Yes, I completed every Python exercise.

Considering I found the “Rest API” exercise very easy, yes. I’ve also wrestled with more than a few “medium” exercises. I realize difficulty is subjective. Logically, making a medium problem more complex could increase the difficulty level.

I’m sorry my original post was unclear. I was not advocating or asking for changes to the instructions. I was recommending rolling back the new tests so the exercise stayed true to the original problem.

Meatball · December 23, 2022, 10:30am

Well as I already have said a full rollback has a very slim occurrence of occurring.

As of now are you the only one who has complained about this specific issue since yesterday when a fix was merged. That kinda makes all feedback before that point “obsolete”.

As of now, we have to wait for more feedback, which can take quite a long time at least for this kind of exercise. For example, the number concept exercise is on our schedule to redo, since there has been feedback and the completion rate is disappointing. Although that exercise has been out for a year or perhaps two.

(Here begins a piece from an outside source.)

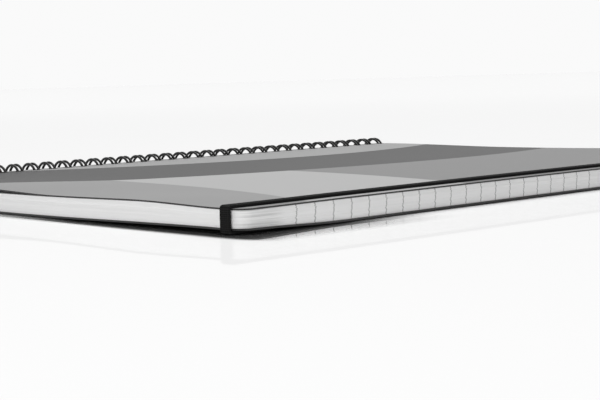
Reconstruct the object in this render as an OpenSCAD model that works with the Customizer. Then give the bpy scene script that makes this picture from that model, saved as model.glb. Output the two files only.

At the same time am I unsure a bit about what your point is. Is it that we added delete and len which is part of the canonical data or that we added costume cases that add error handling? Or is it that we added error handling while a part of the description said there won’t be error handling? Or is it all of them?

At least in my opinion does error handling not make this exercise harder. Just a few extra steps.

Sure we went against the “main” instructions but at the same time as far as I have seen in conical data so do you have to add costume test cases for all error handling since error handling isn’t covered in canonical data.

Therefore if we never made costume cases for some exercise so would no exercise cover error handling.

Also the fact about what these changes meant was we aware of when it was released. We also shared to the community about these changes in our blog post:
Python blog post 12/13 - Exercism - Exercism

IsaacG · December 23, 2022, 2:45pm

Might I suggest we focus on what change be changed in the documentation to bring the docs in line with the tests going forward?